Indigenous groups were the first to live in this area. The Iroquois were a dominant group over the 17th century but were largely replaced by the Anishinaabeg in the early 1700s. After years of conflict over resources and the fur trade, the land in present-day Burlington was purchased by the British Crown in the early 1800s. Port Nelson and Wellington Square were the first major establishments in the area, providing a space for shipping grain to market from nearby farmland. Burlington soon evolved into a prosperous farming community, producing fruits and vegetables of world-class quality. The population of Burlington boomed after the Second World War and continues to grow.
Rural Burlington is sparsely developed with large homes on sprawling properties. You can find both bungalows and multi-storey mansions with large footprints and extravagant architecture. Some of the homes feature modern stylization, however, there are many older homes featuring traditional architecture. The roadways are mainly two lanes and are surrounded by forests and farm fields. Guelph Line is the major roadway running north to Highway 401 and south to Highway 407. There are golf courses and conservation areas within a short drive of Rural Burlington.
Things to Do in Rural Burlington
Arts & Culture
The closest cultural centres to Rural Burlington are southeast of town in the city of Burlington. Ireland House Museum is a heritage home once belonging to Joseph Ireland, an early Burlington settler. Ireland emigrated from England in 1819 and his family lived in the home until the late 1900s. In 1987, the home was converted into a museum and today represents three generations of settler habitation through guided tours, heritage demonstrations, and interactive programming. People in Rural Burlington also enjoy the city’s annual events such as the Sound of Music Festival in Spencer Smith Park. This event showcases local musical talent through free concerts and has food vendors and a carnival.
There are no grocery stores in Rural Burlington, so locals must travel southeast along Guelph Line to shop in the city of Burlington. The closest grocery store is the No Frills at Coventry Way and Guelph Line. This No Frills is in a small mall with a Rexall and a store called Friend’s Convenience. Further down Guelph Line, there is another small mall with Fortinos, Dollarama, and Giant Tiger. There is a Food Basics and Once Upon a Child, a children’s clothing store, across Upper Middle Road from this mall. Another few kilometres down Guelph Line will bring you to Burlington Centre, which has many clothing and houseware stores like Winners and The Home Depot.
Restaurants & Dining
The closest eatery to Rural Burlington is Lowville Bistro, north on Guelph Line. This is a relaxed venue with steak, pizza, and pasta dishes on the menu. It also has a small bakery where you can purchase a treat for yourself or a friend. There are many more dining options in Burlington proper, including Luk’s Diner, which is the first restaurant locals will find driving to the city. Driving south on Guelph Line will bring you to Primal Cravings Market, a home-cooked fast food establishment serving delightful dishes like beef lasagna, zucchini pasta, and chicken fajitas. This isn’t too far from Barra Firon, a tapas restaurant with Spanish dishes and an extensive wine and cocktail menu.
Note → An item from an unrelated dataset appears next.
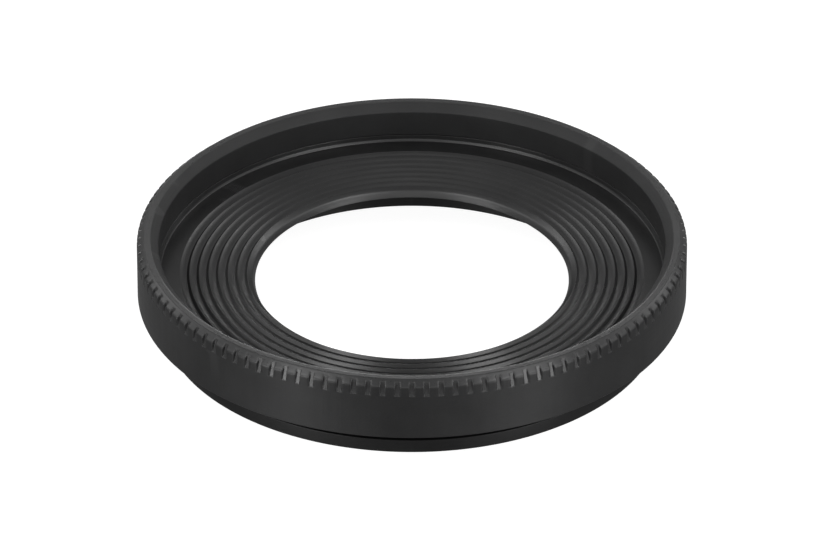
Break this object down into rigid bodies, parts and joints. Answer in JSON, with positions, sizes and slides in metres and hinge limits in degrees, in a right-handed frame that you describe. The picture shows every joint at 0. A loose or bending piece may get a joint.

Rural Burlington is near many parks. The Mount Nemo Conservation Area is a stunning park where you can explore caves or hike up to a lookout on the edge of the Niagara Escarpment. Five kilometres of trail winds through Mount Nemo where visitors love watching the turkey vultures hovering while enjoying the vista from the lookout. The nearest park with a playground is north on Guelph Line in Lowville. Here, at Lowville Park, you can find play structures, swings, small fields, and a parking lot next to the scenic Bronte Creek. There is a bridge crossing Bronte Creek with a pathway leading to a baseball diamond.
There are golf courses in almost every direction of Lowville Park. Some of these golf clubs include Mount Nemo Golf Club, Burlington Springs Golf & Country Club, Crosswinds Golf & Country, and Hidden Lake Golf Club. Hidden Lake Golf Club is next to Lake Medad and has an 18-hole layout, a gorgeous outdoor patio for dining, and a golf shop. The closest community centre with sports facilities to Rural Burlington is Haber Recreation Centre on Tim Dobbie Drive off of Dundas Street. This recreation centre has a large gym where children take classes in gymnastics, martial arts, and dance. There are also many sports fields outside the recreation centre.
Transit & Commute Times
If you’re going to downtown Toronto from Rural Burlington your best bet is to head south on Guelph Line until you hit Dundas Street. This will connect you with Highway 407, which you follow for around 20 minutes before turning south on Highway 403. After about 10 minutes you merge onto Queen Elizabeth Way, which changes into the Gardiner Expressway after around 15 minutes. Follow the Gardiner into downtown Toronto and exit onto one of the northbound streets to reach your final destination. There are no public transit routes out of Rural Burlington, so you’ll have to hire a taxi to the city of Burlington before taking GO Transit to downtown Toronto.
Country Living Close To Burlington
This community is a great option for people who enjoy nature and don’t mind a short drive to groceries or restaurants in downtown Burlington. The housing market offers large and luxurious homes on sizable plots. There are also many conservation areas with trails for people who enjoy nature. Golf courses abound in this neighbourhood, and it’s only a short drive south on Guelph Line to Burlington’s many recreational and community facilities. The drive to downtown Toronto is simple, as Rural Burlington is close to several major commuter highways leading to it.
Frequently Asked Questions
What is Rural Burlington, Burlington, known for?
This community is close to the scenic Mount Nemo.
Why is it called Rural Burlington?
It is on the northern outskirts of the city in a rural area.